- WORK TO COMPLETE: Take the listing and print it in full, exactly as given.

- DATA SECTION:
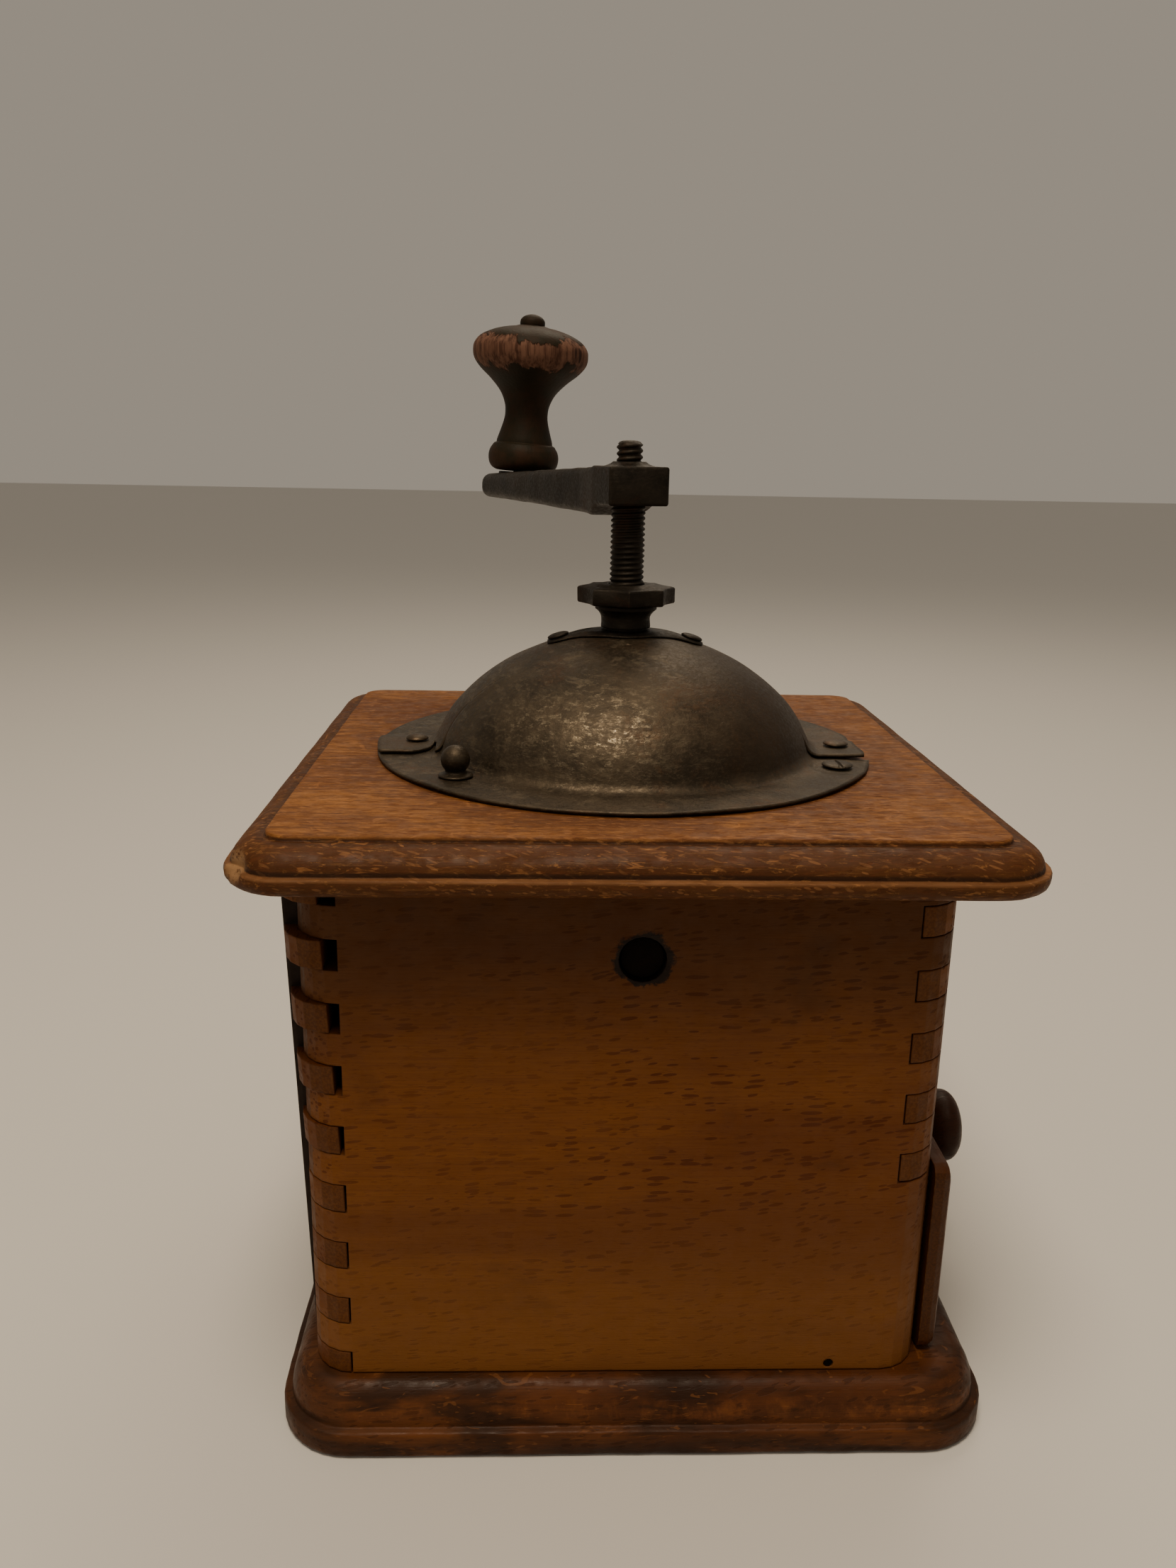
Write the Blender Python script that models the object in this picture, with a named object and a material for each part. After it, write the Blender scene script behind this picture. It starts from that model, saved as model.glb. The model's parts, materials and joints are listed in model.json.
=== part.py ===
"""Hand crank box coffee mill: finger-jointed beech case with a drawer, a domed steel hopper with a
swing door, and a cast burr mill on a threaded spindle turned by a crank.

Frame: origin on the spindle axis at the underside of the base, +Z up, +X towards the drawer.
Lengths below are in millimetres and are scaled to metres when a mesh is made.
"""
import math

import bmesh
import bpy
from mathutils import Matrix, Vector

MM = 0.001
GAP = 0.3               # clearance between pieces that touch
WELD = 2e-6             # metres: points closer than this are one point
SHEET = 0.6             # hopper sheet thickness

# base plate
BASE_X = (-74.2, 79.5)
BASE_Y = 72.7
BASE_TOP = 14.74
BASE_CORNER = 16.0
BASE_PILOT = 2.1        # radius of the hole round each base screw

# case boards
CASE_X = (-66.6, 63.6)
CASE_Y = 65.07
CASE_Z = (BASE_TOP + GAP, 125.8)
BOARD = 8.5
CASE_CORNER = 9.0
BOW_START = 57.0        # height above which the back board has bowed away from the sides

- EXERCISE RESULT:
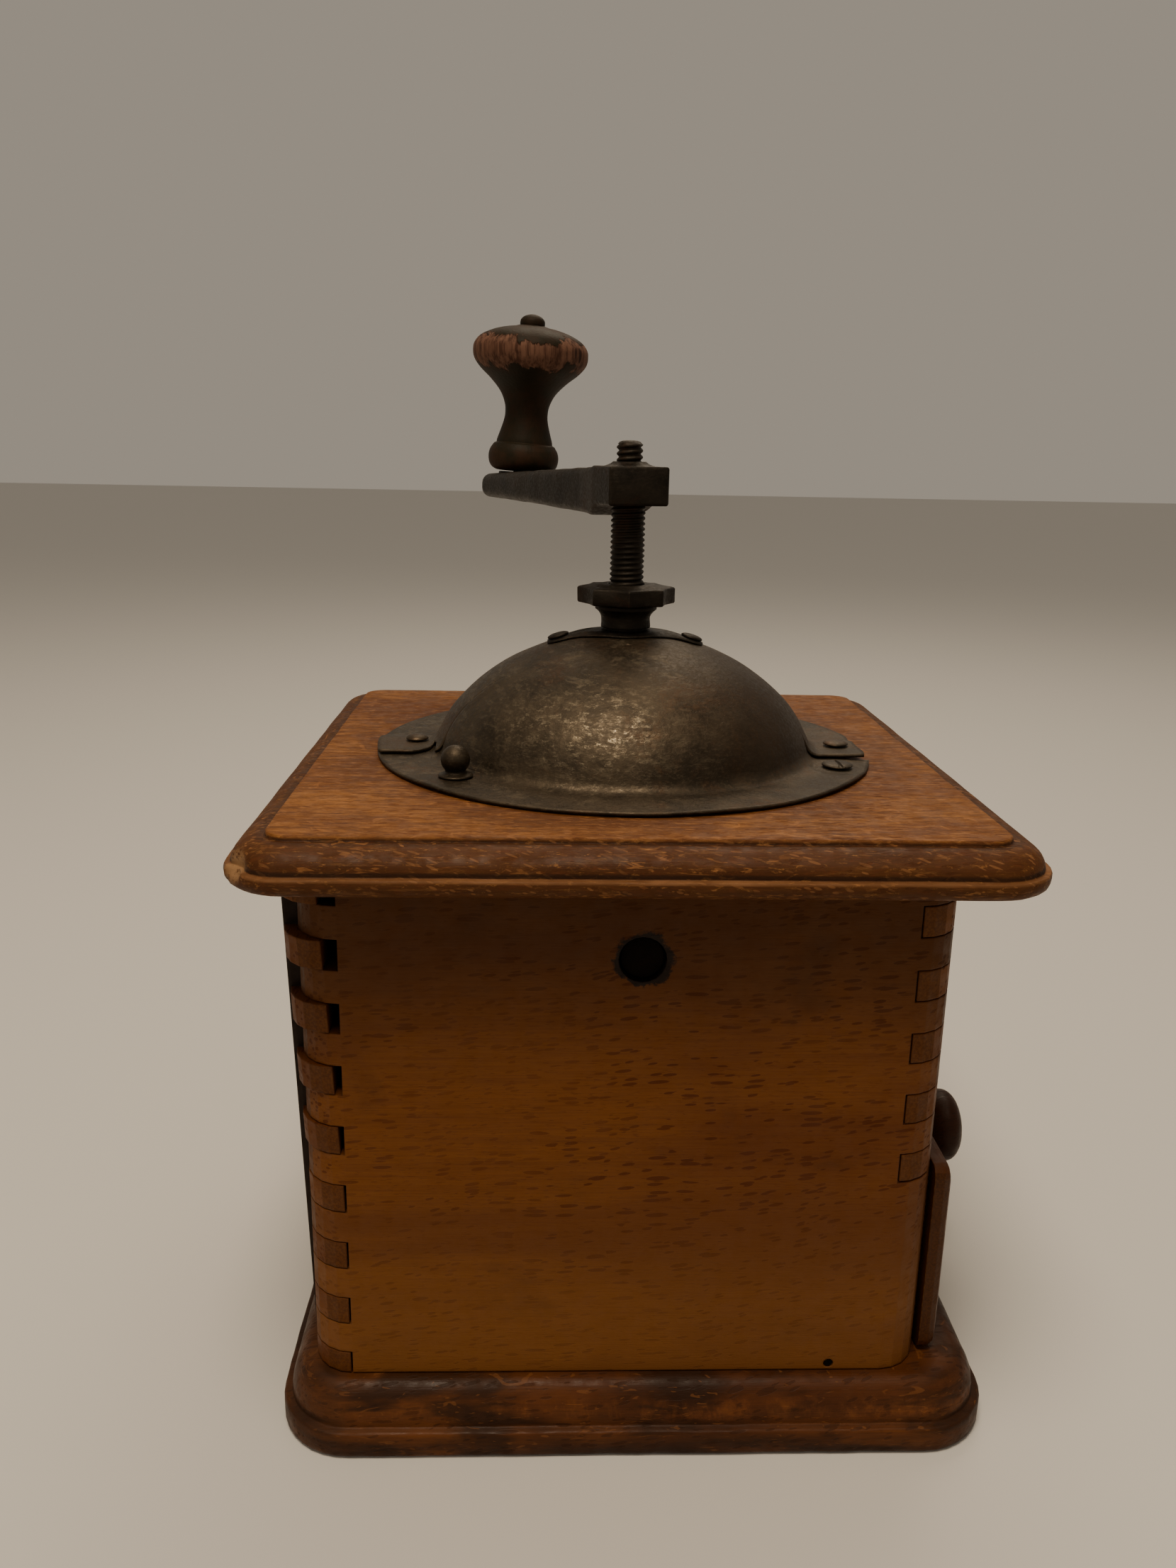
Write the Blender Python script that models the object in this picture, with a named object and a material for each part. After it, write the Blender scene script behind this picture. It starts from that model, saved as model.glb. The model's parts, materials and joints are listed in model.json.
=== part.py ===
"""Hand crank box coffee mill: finger-jointed beech case with a drawer, a domed steel hopper with a
swing door, and a cast burr mill on a threaded spindle turned by a crank.

Frame: origin on the spindle axis at the underside of the base, +Z up, +X towards the drawer.
Lengths below are in millimetres and are scaled to metres when a mesh is made.
"""
import math

import bmesh
import bpy
from mathutils import Matrix, Vector

MM = 0.001
GAP = 0.3               # clearance between pieces that touch
WELD = 2e-6             # metres: points closer than this are one point
SHEET = 0.6             # hopper sheet thickness

# base plate
BASE_X = (-74.2, 79.5)
BASE_Y = 72.7
BASE_TOP = 14.74
BASE_CORNER = 16.0
BASE_PILOT = 2.1        # radius of the hole round each base screw

# case boards
CASE_X = (-66.6, 63.6)
CASE_Y = 65.07
CASE_Z = (BASE_TOP + GAP, 125.8)
BOARD = 8.5
CASE_CORNER = 9.0
BOW_START = 57.0        # height above which the back board has bowed away from the sides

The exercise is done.